Stated problem ▸
Your answer should consist solely of the lines from the one with "Continue the Blender" through the one with "rows, scroll, edge, shade", copied exactly, endpoints included.

Provided data ▸

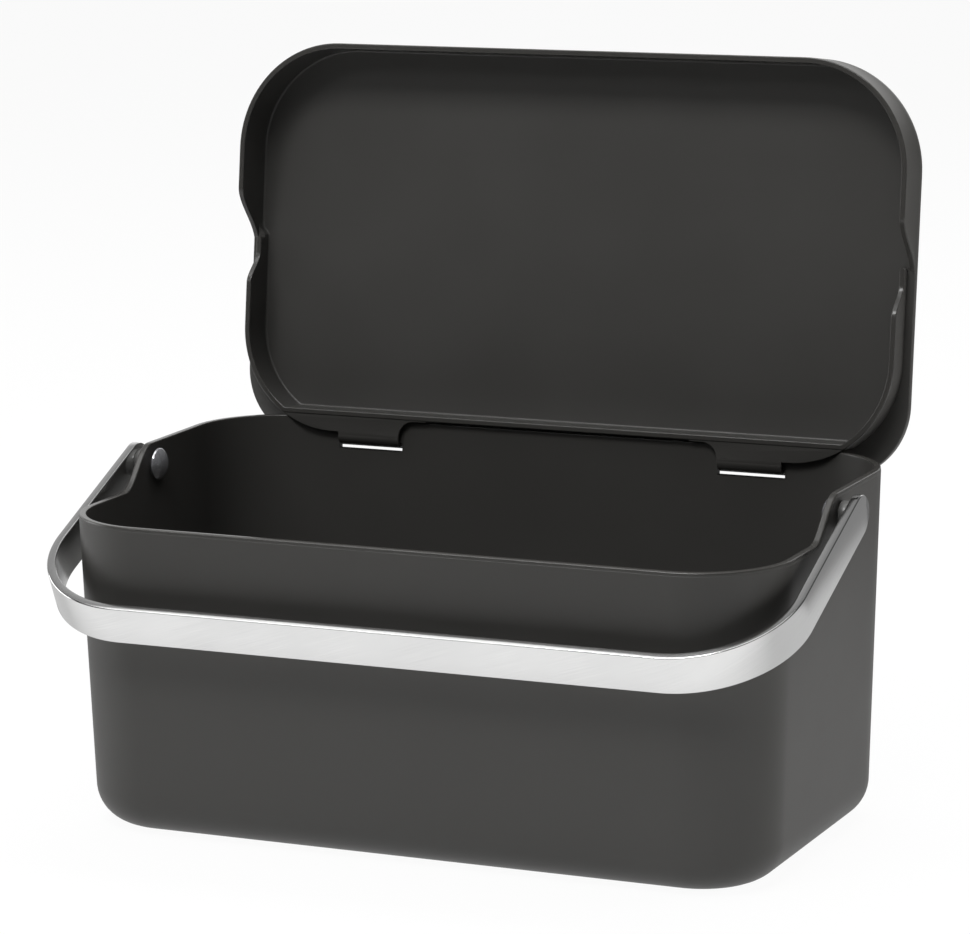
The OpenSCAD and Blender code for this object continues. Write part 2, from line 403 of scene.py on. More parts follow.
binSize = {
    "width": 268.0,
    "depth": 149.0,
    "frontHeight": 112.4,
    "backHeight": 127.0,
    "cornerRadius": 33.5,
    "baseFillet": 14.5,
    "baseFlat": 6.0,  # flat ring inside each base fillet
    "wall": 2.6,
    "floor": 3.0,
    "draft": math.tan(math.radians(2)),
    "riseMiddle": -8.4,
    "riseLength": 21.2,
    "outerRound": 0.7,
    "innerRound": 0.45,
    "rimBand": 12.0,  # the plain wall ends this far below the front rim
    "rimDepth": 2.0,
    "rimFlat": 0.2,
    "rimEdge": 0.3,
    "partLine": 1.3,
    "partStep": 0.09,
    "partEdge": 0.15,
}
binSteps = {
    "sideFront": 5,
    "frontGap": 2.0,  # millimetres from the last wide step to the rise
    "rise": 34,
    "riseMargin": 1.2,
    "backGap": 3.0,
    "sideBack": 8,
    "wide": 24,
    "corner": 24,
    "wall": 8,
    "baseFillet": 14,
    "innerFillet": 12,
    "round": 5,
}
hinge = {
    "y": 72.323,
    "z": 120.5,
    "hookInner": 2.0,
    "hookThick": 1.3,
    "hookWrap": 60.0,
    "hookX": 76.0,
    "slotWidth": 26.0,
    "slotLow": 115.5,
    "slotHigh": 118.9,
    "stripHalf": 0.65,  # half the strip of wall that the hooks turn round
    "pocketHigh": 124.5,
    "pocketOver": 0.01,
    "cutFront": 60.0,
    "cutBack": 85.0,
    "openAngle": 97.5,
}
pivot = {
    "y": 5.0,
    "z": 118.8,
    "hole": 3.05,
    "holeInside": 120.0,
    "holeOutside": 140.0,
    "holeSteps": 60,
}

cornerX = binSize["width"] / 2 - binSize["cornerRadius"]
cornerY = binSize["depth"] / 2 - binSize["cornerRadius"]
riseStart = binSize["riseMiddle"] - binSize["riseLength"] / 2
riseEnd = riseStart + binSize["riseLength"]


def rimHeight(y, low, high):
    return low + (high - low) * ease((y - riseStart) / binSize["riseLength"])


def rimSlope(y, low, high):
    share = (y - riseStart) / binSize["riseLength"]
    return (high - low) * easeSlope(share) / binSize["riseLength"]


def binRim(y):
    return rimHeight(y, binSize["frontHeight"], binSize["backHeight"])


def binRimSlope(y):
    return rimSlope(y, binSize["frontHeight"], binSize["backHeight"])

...

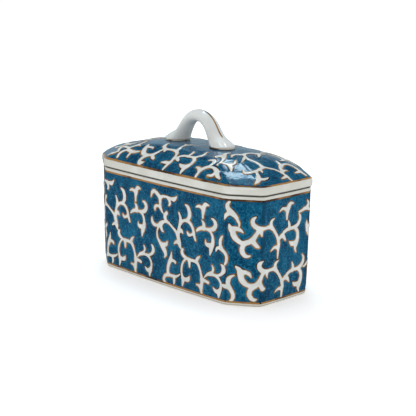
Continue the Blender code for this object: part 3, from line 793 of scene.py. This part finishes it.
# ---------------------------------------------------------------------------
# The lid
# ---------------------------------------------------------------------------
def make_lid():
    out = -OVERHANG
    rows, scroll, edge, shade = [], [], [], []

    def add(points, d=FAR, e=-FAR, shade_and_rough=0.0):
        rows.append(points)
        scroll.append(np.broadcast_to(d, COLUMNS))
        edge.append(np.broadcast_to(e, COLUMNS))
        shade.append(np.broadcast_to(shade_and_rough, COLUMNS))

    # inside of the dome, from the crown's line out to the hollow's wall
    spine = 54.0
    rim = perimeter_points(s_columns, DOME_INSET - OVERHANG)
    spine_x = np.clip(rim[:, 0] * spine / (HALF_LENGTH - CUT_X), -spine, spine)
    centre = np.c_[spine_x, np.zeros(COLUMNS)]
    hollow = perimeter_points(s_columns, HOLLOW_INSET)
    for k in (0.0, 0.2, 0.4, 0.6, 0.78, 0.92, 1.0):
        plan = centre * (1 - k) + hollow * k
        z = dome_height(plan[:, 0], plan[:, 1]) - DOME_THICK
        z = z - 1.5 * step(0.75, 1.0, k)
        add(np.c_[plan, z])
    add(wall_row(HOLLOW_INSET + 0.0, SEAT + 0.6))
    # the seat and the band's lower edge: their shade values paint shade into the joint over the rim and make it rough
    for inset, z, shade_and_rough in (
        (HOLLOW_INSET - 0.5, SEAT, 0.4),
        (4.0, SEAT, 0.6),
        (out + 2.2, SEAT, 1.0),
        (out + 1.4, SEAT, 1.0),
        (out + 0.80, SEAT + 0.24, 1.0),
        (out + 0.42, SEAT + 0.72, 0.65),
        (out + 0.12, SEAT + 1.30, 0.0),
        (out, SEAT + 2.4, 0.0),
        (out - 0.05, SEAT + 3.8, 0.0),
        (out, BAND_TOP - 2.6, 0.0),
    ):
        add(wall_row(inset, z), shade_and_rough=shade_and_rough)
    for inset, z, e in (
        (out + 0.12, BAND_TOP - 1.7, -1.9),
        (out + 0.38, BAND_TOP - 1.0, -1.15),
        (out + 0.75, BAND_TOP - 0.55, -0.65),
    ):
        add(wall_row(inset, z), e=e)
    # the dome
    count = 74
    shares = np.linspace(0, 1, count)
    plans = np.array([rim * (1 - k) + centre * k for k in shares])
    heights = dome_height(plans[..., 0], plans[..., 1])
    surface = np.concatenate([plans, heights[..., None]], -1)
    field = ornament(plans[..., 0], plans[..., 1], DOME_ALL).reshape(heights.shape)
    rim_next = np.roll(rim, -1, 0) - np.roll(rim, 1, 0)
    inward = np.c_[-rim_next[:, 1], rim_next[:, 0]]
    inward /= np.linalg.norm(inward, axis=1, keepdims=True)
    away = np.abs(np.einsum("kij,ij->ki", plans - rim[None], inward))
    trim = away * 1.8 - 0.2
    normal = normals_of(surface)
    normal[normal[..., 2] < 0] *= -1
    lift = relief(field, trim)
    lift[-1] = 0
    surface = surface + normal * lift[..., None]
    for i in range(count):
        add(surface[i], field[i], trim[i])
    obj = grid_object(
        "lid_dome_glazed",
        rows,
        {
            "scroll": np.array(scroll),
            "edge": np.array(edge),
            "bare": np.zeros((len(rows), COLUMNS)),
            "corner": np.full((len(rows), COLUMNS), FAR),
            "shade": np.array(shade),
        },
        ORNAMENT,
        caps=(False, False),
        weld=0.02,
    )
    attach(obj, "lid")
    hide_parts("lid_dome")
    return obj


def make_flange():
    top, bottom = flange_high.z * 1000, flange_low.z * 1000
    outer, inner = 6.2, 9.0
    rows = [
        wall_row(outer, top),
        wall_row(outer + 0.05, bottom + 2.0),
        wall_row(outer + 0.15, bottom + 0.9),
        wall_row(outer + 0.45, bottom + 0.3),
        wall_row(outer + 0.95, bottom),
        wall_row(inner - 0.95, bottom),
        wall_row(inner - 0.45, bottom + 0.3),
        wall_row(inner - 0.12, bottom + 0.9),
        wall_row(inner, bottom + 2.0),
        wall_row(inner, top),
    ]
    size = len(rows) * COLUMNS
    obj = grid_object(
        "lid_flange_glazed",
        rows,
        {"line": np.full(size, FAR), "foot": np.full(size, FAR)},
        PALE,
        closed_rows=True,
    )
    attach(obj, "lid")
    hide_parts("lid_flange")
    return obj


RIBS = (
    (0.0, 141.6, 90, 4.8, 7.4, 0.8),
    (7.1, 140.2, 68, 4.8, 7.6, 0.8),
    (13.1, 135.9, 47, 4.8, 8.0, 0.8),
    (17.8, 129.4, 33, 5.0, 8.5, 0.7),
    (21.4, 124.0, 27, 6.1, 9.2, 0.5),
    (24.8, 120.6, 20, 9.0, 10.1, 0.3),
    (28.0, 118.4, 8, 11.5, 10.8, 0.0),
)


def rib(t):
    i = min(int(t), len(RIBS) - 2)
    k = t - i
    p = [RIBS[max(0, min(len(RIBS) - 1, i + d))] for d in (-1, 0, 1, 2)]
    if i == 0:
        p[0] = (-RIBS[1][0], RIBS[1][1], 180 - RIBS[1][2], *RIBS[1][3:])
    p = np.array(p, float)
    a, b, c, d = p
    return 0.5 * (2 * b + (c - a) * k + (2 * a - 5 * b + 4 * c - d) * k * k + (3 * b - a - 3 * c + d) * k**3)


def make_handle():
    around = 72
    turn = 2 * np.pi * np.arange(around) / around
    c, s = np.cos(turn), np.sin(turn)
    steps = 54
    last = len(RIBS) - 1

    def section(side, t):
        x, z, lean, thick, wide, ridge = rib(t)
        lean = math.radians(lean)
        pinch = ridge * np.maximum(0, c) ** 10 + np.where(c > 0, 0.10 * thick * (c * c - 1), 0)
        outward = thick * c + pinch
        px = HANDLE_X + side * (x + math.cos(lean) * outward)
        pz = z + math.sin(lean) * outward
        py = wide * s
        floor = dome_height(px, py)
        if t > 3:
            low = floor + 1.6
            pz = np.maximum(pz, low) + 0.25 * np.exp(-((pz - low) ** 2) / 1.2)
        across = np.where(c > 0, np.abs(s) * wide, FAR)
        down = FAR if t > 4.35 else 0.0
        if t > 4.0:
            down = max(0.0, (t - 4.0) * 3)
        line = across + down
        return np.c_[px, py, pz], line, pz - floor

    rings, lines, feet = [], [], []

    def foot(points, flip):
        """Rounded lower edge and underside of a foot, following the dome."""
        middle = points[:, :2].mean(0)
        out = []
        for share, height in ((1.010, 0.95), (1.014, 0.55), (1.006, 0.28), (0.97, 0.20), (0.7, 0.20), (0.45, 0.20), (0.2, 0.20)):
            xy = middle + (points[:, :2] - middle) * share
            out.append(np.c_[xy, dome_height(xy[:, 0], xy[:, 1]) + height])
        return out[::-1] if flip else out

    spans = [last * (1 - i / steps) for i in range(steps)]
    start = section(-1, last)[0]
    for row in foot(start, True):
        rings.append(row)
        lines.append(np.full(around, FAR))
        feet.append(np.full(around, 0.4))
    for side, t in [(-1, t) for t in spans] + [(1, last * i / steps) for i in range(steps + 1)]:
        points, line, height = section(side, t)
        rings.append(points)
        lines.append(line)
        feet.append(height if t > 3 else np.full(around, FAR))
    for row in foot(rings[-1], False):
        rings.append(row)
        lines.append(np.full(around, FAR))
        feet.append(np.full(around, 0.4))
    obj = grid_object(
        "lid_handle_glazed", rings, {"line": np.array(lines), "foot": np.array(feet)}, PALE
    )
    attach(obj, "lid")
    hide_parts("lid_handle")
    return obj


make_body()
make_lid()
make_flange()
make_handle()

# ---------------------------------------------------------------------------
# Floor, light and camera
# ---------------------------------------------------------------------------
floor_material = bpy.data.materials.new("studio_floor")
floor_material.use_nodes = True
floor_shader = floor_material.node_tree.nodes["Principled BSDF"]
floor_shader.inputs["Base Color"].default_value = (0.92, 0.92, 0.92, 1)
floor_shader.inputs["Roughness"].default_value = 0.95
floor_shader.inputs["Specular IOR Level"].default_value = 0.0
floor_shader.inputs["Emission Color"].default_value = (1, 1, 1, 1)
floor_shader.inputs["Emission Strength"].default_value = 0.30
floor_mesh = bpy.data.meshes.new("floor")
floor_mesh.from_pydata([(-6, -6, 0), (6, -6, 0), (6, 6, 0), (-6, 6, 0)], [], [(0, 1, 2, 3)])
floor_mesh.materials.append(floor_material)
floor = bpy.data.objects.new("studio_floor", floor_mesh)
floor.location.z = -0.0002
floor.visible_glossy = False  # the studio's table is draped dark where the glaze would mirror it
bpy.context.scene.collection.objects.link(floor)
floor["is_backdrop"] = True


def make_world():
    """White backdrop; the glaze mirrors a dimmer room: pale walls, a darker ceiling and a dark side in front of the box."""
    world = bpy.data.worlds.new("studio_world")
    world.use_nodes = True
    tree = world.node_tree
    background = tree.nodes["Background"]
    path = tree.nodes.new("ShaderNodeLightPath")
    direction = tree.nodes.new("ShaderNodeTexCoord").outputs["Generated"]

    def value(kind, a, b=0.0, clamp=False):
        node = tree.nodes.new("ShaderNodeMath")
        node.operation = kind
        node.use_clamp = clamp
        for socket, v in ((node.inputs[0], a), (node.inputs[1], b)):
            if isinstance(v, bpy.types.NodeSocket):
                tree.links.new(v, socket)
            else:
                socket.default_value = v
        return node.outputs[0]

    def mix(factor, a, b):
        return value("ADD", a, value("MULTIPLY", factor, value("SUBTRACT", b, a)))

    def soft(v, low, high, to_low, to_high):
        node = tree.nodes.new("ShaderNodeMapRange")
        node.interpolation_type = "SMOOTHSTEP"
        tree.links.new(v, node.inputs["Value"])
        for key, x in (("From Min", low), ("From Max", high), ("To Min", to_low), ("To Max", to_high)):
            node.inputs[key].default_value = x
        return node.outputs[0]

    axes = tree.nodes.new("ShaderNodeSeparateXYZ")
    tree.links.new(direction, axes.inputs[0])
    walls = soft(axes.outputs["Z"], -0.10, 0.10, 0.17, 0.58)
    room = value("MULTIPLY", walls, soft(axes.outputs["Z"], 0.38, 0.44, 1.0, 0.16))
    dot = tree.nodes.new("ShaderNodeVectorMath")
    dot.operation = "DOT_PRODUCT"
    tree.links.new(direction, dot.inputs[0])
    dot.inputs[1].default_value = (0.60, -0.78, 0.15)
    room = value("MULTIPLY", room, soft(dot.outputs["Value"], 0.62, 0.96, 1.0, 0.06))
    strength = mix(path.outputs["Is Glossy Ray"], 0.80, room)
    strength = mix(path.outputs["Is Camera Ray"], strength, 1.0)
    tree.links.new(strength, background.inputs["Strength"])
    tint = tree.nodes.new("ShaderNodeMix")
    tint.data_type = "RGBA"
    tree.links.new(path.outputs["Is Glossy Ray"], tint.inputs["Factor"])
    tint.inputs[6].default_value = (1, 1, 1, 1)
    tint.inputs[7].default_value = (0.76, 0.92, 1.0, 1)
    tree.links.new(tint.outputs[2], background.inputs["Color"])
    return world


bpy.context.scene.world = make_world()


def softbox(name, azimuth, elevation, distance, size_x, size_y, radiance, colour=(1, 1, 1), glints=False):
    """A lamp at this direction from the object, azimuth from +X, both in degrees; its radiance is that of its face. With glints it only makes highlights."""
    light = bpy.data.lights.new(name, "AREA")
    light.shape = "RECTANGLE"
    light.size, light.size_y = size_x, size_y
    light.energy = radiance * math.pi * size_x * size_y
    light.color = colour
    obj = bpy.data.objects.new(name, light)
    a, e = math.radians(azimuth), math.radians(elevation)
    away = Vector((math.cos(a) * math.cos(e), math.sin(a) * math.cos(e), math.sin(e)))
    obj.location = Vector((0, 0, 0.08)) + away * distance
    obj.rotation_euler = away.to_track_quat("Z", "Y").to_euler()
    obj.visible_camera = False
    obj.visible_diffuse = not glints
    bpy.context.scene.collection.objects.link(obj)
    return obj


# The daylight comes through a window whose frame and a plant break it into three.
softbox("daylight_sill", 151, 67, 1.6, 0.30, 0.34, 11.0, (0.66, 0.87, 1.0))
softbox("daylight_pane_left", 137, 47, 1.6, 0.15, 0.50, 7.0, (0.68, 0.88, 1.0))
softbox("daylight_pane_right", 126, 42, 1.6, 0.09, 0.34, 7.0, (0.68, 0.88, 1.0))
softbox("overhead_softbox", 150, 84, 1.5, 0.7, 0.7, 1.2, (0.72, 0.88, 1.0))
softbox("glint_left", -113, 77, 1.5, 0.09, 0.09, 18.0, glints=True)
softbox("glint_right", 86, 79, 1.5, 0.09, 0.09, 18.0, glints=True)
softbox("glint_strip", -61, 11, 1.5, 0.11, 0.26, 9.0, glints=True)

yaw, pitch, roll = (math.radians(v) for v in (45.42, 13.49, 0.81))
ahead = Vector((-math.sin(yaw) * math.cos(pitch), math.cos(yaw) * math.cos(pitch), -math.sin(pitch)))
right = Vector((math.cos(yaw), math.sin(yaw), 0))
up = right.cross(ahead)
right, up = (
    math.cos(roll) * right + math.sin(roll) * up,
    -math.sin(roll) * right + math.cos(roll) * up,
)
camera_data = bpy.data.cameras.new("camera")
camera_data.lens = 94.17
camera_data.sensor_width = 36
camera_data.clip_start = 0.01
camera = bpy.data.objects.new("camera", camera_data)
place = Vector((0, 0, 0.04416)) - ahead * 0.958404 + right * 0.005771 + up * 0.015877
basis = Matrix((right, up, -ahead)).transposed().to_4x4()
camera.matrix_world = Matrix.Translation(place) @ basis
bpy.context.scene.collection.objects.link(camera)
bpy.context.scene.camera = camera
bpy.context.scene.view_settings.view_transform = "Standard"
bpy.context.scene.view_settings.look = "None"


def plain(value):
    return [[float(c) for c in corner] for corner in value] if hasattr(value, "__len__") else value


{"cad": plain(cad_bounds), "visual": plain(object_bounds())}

Exercise solution ▸
Continue the Blender code for this object: part 3, from line 793 of scene.py. This part finishes it.
# ---------------------------------------------------------------------------
# The lid
# ---------------------------------------------------------------------------
def make_lid():
    out = -OVERHANG
    rows, scroll, edge, shade = [], [], [], []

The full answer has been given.